A 46 ans, Matthieu* bosse dans le secteur des énergies renouvelables. Quand on lui téléphone à 8h30, ce responsable commercial vivant dans le sud de la France en est déjà à son quatrième café. Chaque jour, il s’en enfile une dizaine, assortis de deux paquets de cigarettes. Père de deux garçons, il nous parle de son quotidien « très speed » dans la petite entreprise où il est chargé de vendre chauffages et climatisations : « Si on ne fait pas de chiffre d’affaires, l’un de nous peut dégager. Mon salaire s’élève à 750 euros. Après, je grimpe avec les commissions. Pour atteindre 2.500 euros, faut en vendre des clim’ ! J’aurais un fixe à 1.500 euros net, j’me prendrais moins la tête. Tout ça génère un stress important. Le soir, certains s’ouvrent une bière ; moi, je me fume mon ‘spliff’. Ça me fait redescendre de ma journée. » S’il ne consomme jamais le matin, il n’est pas rare que Matthieu se grille aussi un « p’tit bédard » lors de sa pause déj’ ou entre deux rendez-vous, « histoire de rester zen ». « C’est plus sympa d’arriver détendu, avec le sourire, chez les gens. Ça me permet de rester cool et de pas angoisser. » Dans sa boîte, le commercial n’est pas le seul à recourir aux psychotropes pour tenir la cadence. « Avec mes deux collègues, nous fumons ensemble. Eux prennent parfois de la cocaïne. »

« Machine à performer »

Pour la médecin du travail Isabelle Bidegain, il est impératif de sensibiliser les chefs d’entreprise qui s’appuient sur le « management par objectifs ». Elle partage avec nous une anecdote significative.
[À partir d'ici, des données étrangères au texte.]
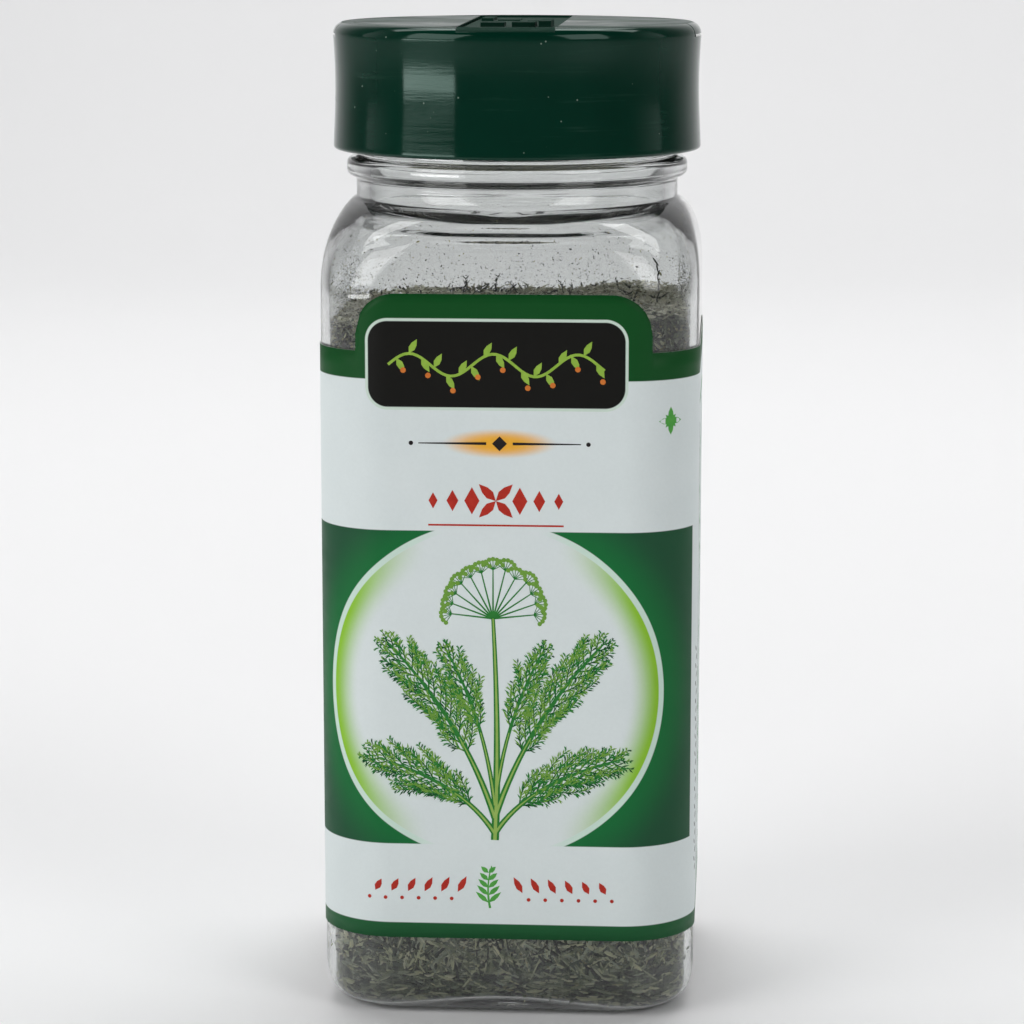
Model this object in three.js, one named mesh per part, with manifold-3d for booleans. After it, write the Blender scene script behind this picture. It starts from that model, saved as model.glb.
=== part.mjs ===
// A square clear spice jar filled with chopped dried dill, with its wraparound label
// and a screw cap that has a sifter flap and a pouring flap.
// Millimetres, +Z up, front of the label towards -Y, origin at the middle of the foot.

import * as THREE from "three";
import Module from "manifold-3d";
import { mergeVertices } from "three/addons/utils/BufferGeometryUtils.js";

// Driving dimensions of the jar
const BODY_HALF = 23.15;
const BODY_CORNER = 9.1;
const WALL = 1.05;
const SHOULDER_START = 88.5;
const SHOULDER_END = 100;
const FOOT_INNER = 17.6;
const FOOT_OUTER = 19.6;
const PUSH_UP = 1.4;
const FLOOR_THICKNESS = 1.6;
const HEEL_OUTER_Z = 5;
const HEEL_INNER_Z = 5.4;
const FLOOR_WAVE = 0.45;
const NECK_WAIST = 20.1;
const BEAD_RADIUS = 21.3;
const NECK_RADIUS = 19.8;
const BORE_RADIUS = 18.3;
const LIP_Z = 117.3;

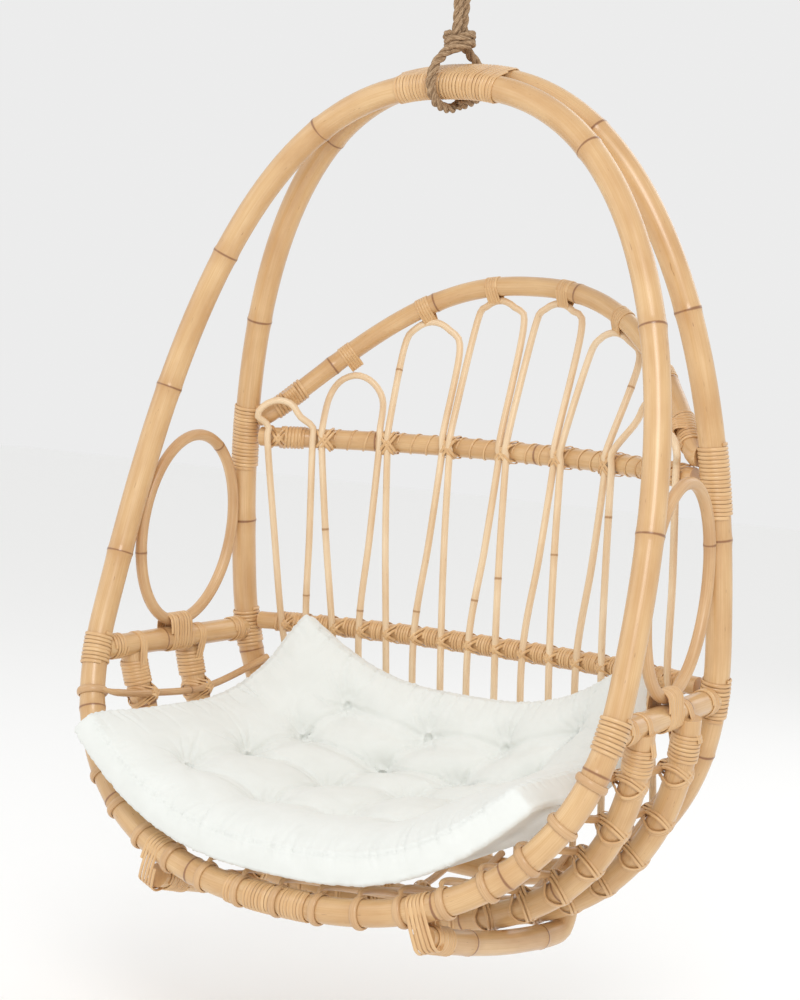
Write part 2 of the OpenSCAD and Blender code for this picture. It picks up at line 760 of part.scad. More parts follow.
module ceiling_plate() {
    color(steel) difference() {
        union() {
            translate([0, 0, -plate_t]) cylinder(d = plate_d, h = plate_t);
            translate([0, 0, boss_z]) cylinder(d = boss_d, h = boss_h + 1);
        }
        translate([0, 0, boss_z - 1]) cylinder(r = stem_d / 2 + stem_clear, h = boss_h + plate_t + 2);
        translate([0, 0, -recess_h]) cylinder(d = recess_d, h = recess_h + 1);
        for (a = [45 : 90 : 315])
            rotate(a) translate([screw_pcd / 2, 0, -plate_t - 1]) cylinder(d = screw_hole_d, h = plate_t + 2);
    }
}

ceiling_plate();
swivel_eye();
retaining_nut();
thrust_washer();
hanging_ring();
rope_thimble();
hanging_rope();
rope_knot();
top_binding();
front_hoop();
back_hoop();
front_seat_hoop();
rear_seat_hoop();
left_arm_rail();
right_arm_rail();
left_side_ring();
right_side_ring();
back_arch();
mid_rail();
lower_rail();
back_loop_1();
back_loop_2();
back_loop_3();
back_loop_4();
back_loop_5();
back_loop_6();
back_loop_7();
back_loop_8();
seat_rib_1();
seat_rib_2();
seat_rib_3();
seat_rib_4();
seat_rib_5();
seat_rib_6();
seat_rib_7();
seat_rib_8();
seat_rib_9();
seat_rib_10();
seat_rib_11();
seat_rib_12();
seat_rib_13();
seat_rib_14();
seat_rib_15();
seat_rib_16();
seat_rib_17();
rib_rings();
left_runner();
right_runner();
runner_bindings();
front_arm_bindings();
back_arm_bindings();
mid_rail_bindings();
seat_hoop_bindings();
ring_ties();
cushion();
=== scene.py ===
import math
import random

import bmesh
import bpy
import numpy as np
from mathutils import Matrix, Vector
from mathutils.kdtree import KDTree


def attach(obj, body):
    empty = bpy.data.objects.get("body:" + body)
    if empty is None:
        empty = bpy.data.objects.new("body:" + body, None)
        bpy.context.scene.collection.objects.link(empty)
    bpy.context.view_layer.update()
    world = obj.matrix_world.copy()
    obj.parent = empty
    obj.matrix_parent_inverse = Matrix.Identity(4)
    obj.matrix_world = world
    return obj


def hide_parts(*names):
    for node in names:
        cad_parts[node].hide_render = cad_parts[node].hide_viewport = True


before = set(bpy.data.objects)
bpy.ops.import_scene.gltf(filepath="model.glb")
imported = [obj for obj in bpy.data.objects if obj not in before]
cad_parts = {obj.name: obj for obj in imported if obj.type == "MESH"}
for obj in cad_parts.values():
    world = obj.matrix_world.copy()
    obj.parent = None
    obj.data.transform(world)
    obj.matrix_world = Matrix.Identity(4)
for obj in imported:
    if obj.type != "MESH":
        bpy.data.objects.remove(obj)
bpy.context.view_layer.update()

# ---- Where it is seen from ----------------------------------------------------------
# The chair hangs leaning back a little, so that its weight is under the rope. The
# camera leans with it and looks from the sitter's left, a little above the seat.

MM = 0.001
HANG_POINT = Vector((0, 0, -336)) * MM
LEAN = (
    Matrix.Translation(HANG_POINT)
    @ Matrix.Rotation(math.radians(3.4), 4, "X")
    @ Matrix.Translation(-HANG_POINT)
)


def look_from(azimuth, elevation, roll, distance, target):
    a, e, r = (math.radians(v) for v in (azimuth, elevation, roll))
    back = Vector((math.sin(a) * math.cos(e), -math.cos(a) * math.cos(e), math.sin(e)))
    right = Vector((math.cos(a), math.sin(a), 0))
    up = back.cross(right)
    across = right * math.cos(r) + up * math.sin(r)
    upright = up * math.cos(r) - right * math.sin(r)
    turn = Matrix((across, upright, back)).transposed().to_4x4()
    return Matrix.Translation(Vector(target) + back * distance) @ turn


def put(name, data):
    """Puts an object with this mesh, lamp or camera into the scene."""
    thing = bpy.data.objects.new(name, data)
    bpy.context.scene.collection.objects.link(thing)
    return thing


view = bpy.data.cameras.new("view")
view.sensor_fit = "VERTICAL"
view.sensor_height = 36
view.lens = 82.8
view.clip_end = 50
viewer = put("viewer", view)
viewer.matrix_world = LEAN @ look_from(azimuth=34.15, elevation=5.97, roll=2.35, distance=3.287,
                                       target=(-0.036, -0.045, -0.930))
bpy.context.scene.camera = viewer

# ---- Hanging rope ---------------------------------------------------------------------
# One length of laid jute, three strands, Ø14.5. It starts under the hoops, runs up through
# the knot and over the thimble, and comes back down through the knot and round the hoops.

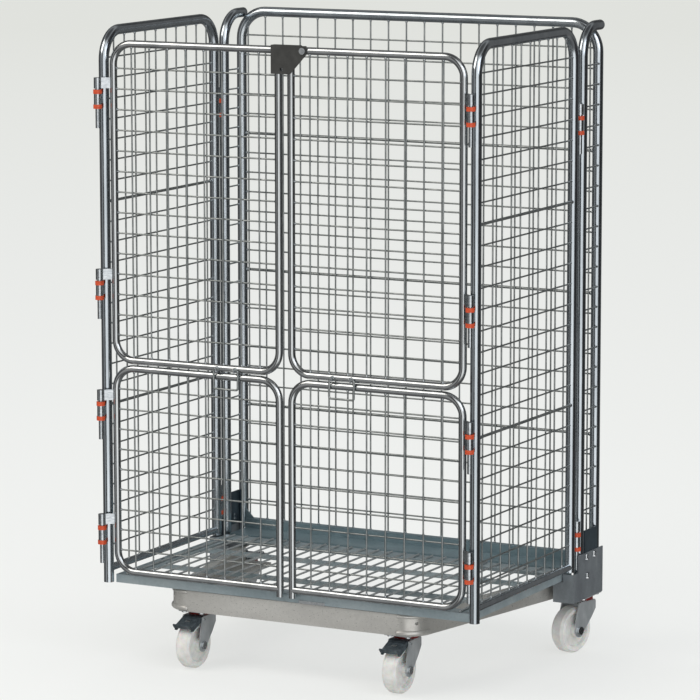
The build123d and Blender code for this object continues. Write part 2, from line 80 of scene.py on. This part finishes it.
def startMaterial(name):
    material = bpy.data.materials.new(name)
    material.use_nodes = True
    material.node_tree.nodes.clear()
    tree = material.node_tree
    output = addNode(tree, "ShaderNodeOutputMaterial")
    place = addNode(tree, "ShaderNodeTexCoord").outputs["Object"]
    return material, tree, output, place


def addGrit(tree, finish, place, detail):
    # fine grit that varies the roughness and lifts the surface by up to a quarter of its size
    grit = addNode(tree, "ShaderNodeTexNoise", inputs={
        "Scale": 1000 / finish["gritMm"], "Detail": detail}, links={"Vector": place})
    low, high = finish["roughness"]
    rough = addNode(tree, "ShaderNodeMapRange", inputs={
        "From Min": 0.3, "From Max": 0.7, "To Min": low, "To Max": high},
        links={"Value": grit.outputs["Fac"]})
    bump = addNode(tree, "ShaderNodeBump", inputs={
        "Strength": finish["bump"], "Distance": finish["gritMm"] / 4000},
        links={"Height": grit.outputs["Fac"]})
    return rough.outputs["Result"], bump.outputs["Normal"]


def makeMetal(name, finish):
    # mottled colour, mottled roughness and a fine bump, all sized in millimetres
    material, tree, output, place = startMaterial(name)
    stretched = addNode(tree, "ShaderNodeMapping", inputs={"Scale": finish["stretch"]},
                        links={"Vector": place})
    cloud = addNode(tree, "ShaderNodeTexNoise", inputs={
        "Scale": 1000 / finish["cloudMm"], "Detail": 4.0, "Roughness": 0.55},
        links={"Vector": stretched.outputs["Vector"]})
    tone = addNode(tree, "ShaderNodeValToRGB", links={"Fac": cloud.outputs["Fac"]})
    setStops(tone, [(0.3, finish["dark"]), (0.55, finish["base"]), (0.75, finish["light"])])
    colour = tone.outputs["Color"]
    if "spangleMm" in finish:
        # zinc crystals: each cell a slightly different grey
        cells = addNode(tree, "ShaderNodeTexVoronoi", inputs={"Scale": 1000 / finish["spangleMm"]},
                        links={"Vector": place})
        grey = addNode(tree, "ShaderNodeValToRGB", links={"Fac": cells.outputs["Color"]})
        setStops(grey, [(0.15, finish["spangleDark"]), (0.85, "#ffffff")])
        colour = addNode(tree, "ShaderNodeMix", attributes={"data_type": "RGBA", "blend_type": "MULTIPLY"},
                         inputs={"Factor": finish["spangleMix"]},
                         links={"A": colour, "B": grey.outputs["Color"]}).outputs["Result"]
    rough, bump = addGrit(tree, finish, stretched.outputs["Vector"], 3.0)
    shader = addNode(tree, "ShaderNodeBsdfPrincipled", inputs={"Metallic": finish["metallic"]}, links={
        "Base Color": colour, "Roughness": rough, "Normal": bump})
    tree.links.new(shader.outputs["BSDF"], output.inputs["Surface"])
    return material


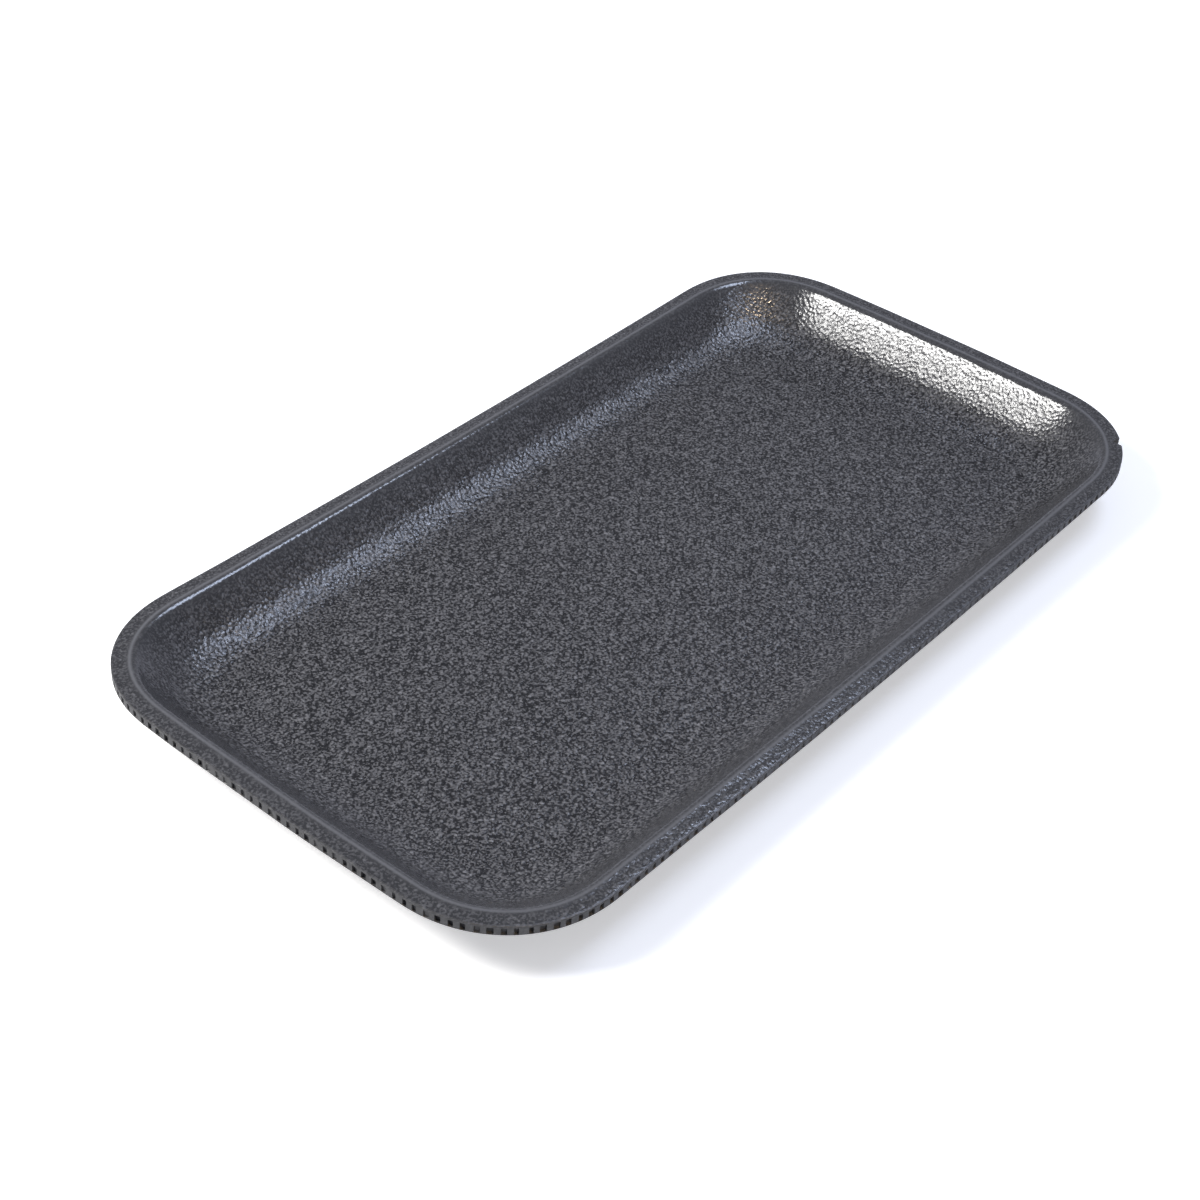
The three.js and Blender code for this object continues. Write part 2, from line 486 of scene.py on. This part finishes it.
@dataclass(frozen=True)
class Column:
    """One line across the section: where it stands on the outline, and how deep its notch is."""

    place: float
    notch: float = 0.0


@dataclass(frozen=True)
class NotchRow:
    """The notches in the cut edge. Half width, side and shift are shares of their pitch."""

    pitch: float = 2.87
    half_width: float = 0.2
    side: float = 0.03
    shift: float = 0.2
    unevenness: float = 0.6
    corner_strength: float = 1.0
    short_side_strength: float = 0.7
    long_side_strength: float = 0.4
    fade_share: float = 0.25
    samples: int = 4000
    seed: int = 5

    def strength(self, place: float) -> float:
        """How deep the notches are at a place on the outline: deepest where a corner bunches the foam.

        Args:
            place: Where on the outline, from 0 to 8.

        Returns:
            The depth, as a share of the full one.
        """
        corner, share = divmod(place % 8, 2)
        if share <= 1:
            return self.corner_strength
        side = self.short_side_strength if int(corner) % 2 else self.long_side_strength
        fade = min(1.0, min(share - 1, 2 - share) / self.fade_share)
        return self.corner_strength + (side - self.corner_strength) * fade

    def columns(self, plan: TrayPlan, section: TraySection) -> list[Column]:
        """Spaces the section lines round the tray so that each notch has five of its own.

        Args:
            plan: The tray's plan.
            section: The tray's section.

        Returns:
            The columns in order round the outer edge.
        """
        samples = self.samples
        places = [8 * sample / samples for sample in range(samples + 1)]
        points = [plan.at(0.0, place % 8, section) for place in places]
        runs = [0.0]
        for before, after in zip(points, points[1:]):
            runs.append(runs[-1] + math.dist(before, after))
        count = round(runs[-1] / self.pitch)
        spacing = runs[-1] / count
        draw = random.Random(self.seed)
        columns = []
        for index in range(count):
            depth = 1 - self.unevenness * draw.random()
            half = self.half_width * (1 + self.unevenness * (draw.random() - 0.5))
            middle = 0.5 + self.shift * self.unevenness * (draw.random() - 0.5)
            inner, outer = half - self.side, half + self.side
            shares = [(0.0, 0.0), (middle - outer, 0.0), (middle - inner, depth)]
            shares += [(middle + inner, depth), (middle + outer, 0.0)]
            for share, notch in shares:
                run = (index + share) * spacing
                after = min(bisect_right(runs, run), samples)
                part = (run - runs[after - 1]) / (runs[after] - runs[after - 1])
                place = places[after - 1] + part * (places[after] - places[after - 1])
                columns.append(Column(place, notch * self.strength(place)))
        return columns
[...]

Un jour, un vendeur de voitures, dont la paie est indexée sur d’importantes primes de vente, vient la trouver. Il lui dit qu’il travaille tout le temps, même pendant ses vacances. Qu’il s’est mis sous cocaïne pour être plus efficace, qu’il doit travailler encore et encore, car pour la payer, il doit vendre toujours plus de voitures… Quand elle informe la société de la situation de cet employé – qui a réussi à se soigner –, le manager s’étonne : « Je ne comprends pas, qu’est-ce qui se passe ? C’est mon meilleur vendeur ! »
Pour le chercheur au CNRS Renaud Crespin, tout cela n’a rien d’étonnant : « Se doper renvoie à l’idée de tenir psychiquement et physiquement, et à un mode de concurrence que l’on retrouve beaucoup dans les entreprises qui prennent la compétition sportive et ses valeurs comme modèle. Comme si le travail ne pouvait pas être autre chose que de la simple compétition. » En somme, résume-t-il :
« L’organisation du travail est sous l’emprise d’un certain nombre de principes de management, qui tendent à réduire le salarié à une machine à performer. »
Pas un secteur professionnel n’échappe au phénomène. En France, premier pays consommateur de psychotropes, l’usage de psychotropes toucherait 20 millions d’actifs – en poste ou au chômage –, selon la mission interministérielle de lutte contre les drogues et les conduites addictives (Mildeca).